A reality based independent journal of observation & analysis, serving the Flathead Valley & Montana since 2006. © James Conner.

22 June 2015

Dan Happel’s narrow vision for Montana’s Republican Party

Update. I recommend Ed Berry’s take on Happel, published today.

A big political tent always shelters factions that are not completely at ease with each other, that do not march in lockstep on every issue. Montana’s Republicans won 59–41 and 29–21 majorities in Montana’s House and Senate 2014, but lost important votes in the 2015 legislative session when a minority of their colleagues formed winning coalitions with Democratic legislators.

More than a few Republicans, Dan Happel among them, want to replace those coalition susceptible legislators with men and women more resistant to compromise. Happel, who seeks the party’s chairmanship, wrote in yesterday’s Daily InterLake, that:

We now have a conservative Republican base that is being held hostage by a handful of folks that do not believe in our conservative values or our platform. They get elected as Republicans irrespective their actual beliefs because of cross-over voters during the primary elections, then hand political victory to the Democrats and governor on the most important issues.

Crossover voting does occur, but it doesn’t always make a difference. Moreover, finding proof of Democratic crossover voting that would satisfy a political scientist, and proof that that the Democratic crossovers changed the outcome of an election, is difficult. I’ve been able to identify several primary elections in which Democratic crossover voting probably occurred, but only one in which I’m reasonably confident that it changed the outcome.

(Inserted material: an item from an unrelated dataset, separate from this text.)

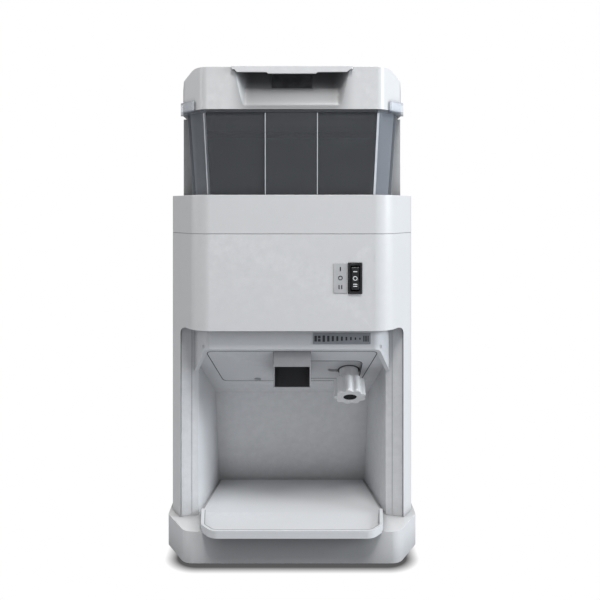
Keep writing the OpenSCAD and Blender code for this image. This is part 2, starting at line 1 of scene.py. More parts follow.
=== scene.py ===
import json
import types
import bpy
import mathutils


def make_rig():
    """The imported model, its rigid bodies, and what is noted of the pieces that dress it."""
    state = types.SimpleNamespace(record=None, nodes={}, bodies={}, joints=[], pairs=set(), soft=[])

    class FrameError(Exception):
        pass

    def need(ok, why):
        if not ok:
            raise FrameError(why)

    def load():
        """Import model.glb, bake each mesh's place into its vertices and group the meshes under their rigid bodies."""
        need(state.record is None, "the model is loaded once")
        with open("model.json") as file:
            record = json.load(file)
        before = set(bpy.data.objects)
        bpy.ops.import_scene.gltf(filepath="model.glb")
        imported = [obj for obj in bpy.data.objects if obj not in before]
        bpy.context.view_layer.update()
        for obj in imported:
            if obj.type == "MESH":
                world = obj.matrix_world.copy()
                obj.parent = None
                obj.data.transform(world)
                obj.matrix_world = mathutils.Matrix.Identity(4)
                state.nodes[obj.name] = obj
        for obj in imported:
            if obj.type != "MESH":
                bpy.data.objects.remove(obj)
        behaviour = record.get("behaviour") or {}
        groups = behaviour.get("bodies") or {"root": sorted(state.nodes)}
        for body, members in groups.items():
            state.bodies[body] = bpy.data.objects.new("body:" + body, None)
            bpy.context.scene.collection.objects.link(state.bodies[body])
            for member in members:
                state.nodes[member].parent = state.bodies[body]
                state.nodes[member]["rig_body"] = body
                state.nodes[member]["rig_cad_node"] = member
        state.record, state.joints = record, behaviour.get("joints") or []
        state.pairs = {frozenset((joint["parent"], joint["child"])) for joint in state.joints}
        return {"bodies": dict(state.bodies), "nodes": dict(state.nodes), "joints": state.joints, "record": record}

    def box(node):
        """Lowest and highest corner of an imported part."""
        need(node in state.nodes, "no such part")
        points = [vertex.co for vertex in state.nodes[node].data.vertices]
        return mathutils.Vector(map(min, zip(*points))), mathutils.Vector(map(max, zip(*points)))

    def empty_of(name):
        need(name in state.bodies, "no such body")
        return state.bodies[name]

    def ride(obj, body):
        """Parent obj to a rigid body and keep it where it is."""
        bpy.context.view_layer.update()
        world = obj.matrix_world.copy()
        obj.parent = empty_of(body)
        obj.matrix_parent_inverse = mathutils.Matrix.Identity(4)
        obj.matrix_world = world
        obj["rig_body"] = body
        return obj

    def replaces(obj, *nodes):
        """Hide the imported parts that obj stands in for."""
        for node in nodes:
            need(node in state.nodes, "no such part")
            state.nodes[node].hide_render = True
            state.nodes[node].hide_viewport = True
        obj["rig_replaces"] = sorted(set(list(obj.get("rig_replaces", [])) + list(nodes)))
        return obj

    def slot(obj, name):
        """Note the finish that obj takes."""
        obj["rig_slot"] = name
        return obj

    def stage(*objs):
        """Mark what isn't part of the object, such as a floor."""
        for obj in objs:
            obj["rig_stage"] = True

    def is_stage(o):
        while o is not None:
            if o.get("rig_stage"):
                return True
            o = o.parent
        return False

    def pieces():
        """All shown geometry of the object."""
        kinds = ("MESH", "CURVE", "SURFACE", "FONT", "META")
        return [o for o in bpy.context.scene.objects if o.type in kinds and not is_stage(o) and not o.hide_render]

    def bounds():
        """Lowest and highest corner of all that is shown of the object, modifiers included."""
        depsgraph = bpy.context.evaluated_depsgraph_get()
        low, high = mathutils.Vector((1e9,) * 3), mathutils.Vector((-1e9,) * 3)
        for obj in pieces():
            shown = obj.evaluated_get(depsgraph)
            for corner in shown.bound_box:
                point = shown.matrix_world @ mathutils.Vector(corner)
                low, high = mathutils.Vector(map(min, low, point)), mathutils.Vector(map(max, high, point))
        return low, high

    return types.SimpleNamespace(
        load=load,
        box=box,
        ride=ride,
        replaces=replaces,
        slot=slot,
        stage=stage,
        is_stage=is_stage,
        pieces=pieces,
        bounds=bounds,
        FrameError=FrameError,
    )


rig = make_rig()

But proof or not, many Republican leaders believe that conservative Republican candidates are victims of Democrats crossing over in our open primary. Their remedy, part of the party’s platform:

The members of the Montana Republican Party have the right to freely associate as guaranteed by the US and Montana constitutions. Therefore it is the position of the Montana Republican Party that the voters that select candidates to appear on the general election ballot should be limited to members of the Republican Party who have registered themselves as members of the party if a primary election process is used, or by state or local conventions of the party if a primary election system is not used.

Montana’s Republicans decided to seek a closed primary through a lawsuit in federal court, not through a bill in the Montana Legislature.

Happel says “…our focus to strengthen the Republican message should be based on our mission statement: The state platform.”

That platform contains some interesting planks. Among them:

Fealty to the platform required voting against all bills that accepted any federal money for expanding Medicaid in Montana. Yet enough Republicans voted for Sen. Ed Buttrey’s (R-Great Falls) SB-405 that it became law. Did they do that because they shamelessly embraced socialism despite their party’s call for “personal responsibility” (translation: you’re on your own)? Or, was there another reason?

There was another reason. Montana’s hospitals and health insurance companies wanted the money. A federal program that partially compensated hospitals for charity care was expiring, and health insurance companies may have been losing money. SB-405 is best understood not as an expansion of Medicaid, but as a scheme to use the money for expanded Medicaid to help the hospitals and bail out the insurance companies. That more Republicans didn’t vote to help hospitals and insurers tells us how far the tea party faction has ventured into Cloud Cuckoo Land on health care.

Finally, Happel’s promise to work hard if chosen to chair his party probably will not be welcomed by the party’s paid staff:

The task is too large and the goals too important to look at as a part-time position that can be accomplished without a full-time dedication that understands the urgency of the times we live in. I will dedicate the 40 to 60 hours per week necessary to move our Montana GOP in the direction needed to assure success.

In other words, “Move over, Mr. Executive Director. I’m from Pony, I’m in the saddle, and I’m running this here show.”

Should be an interesting state GOP convention in Helena this weekend.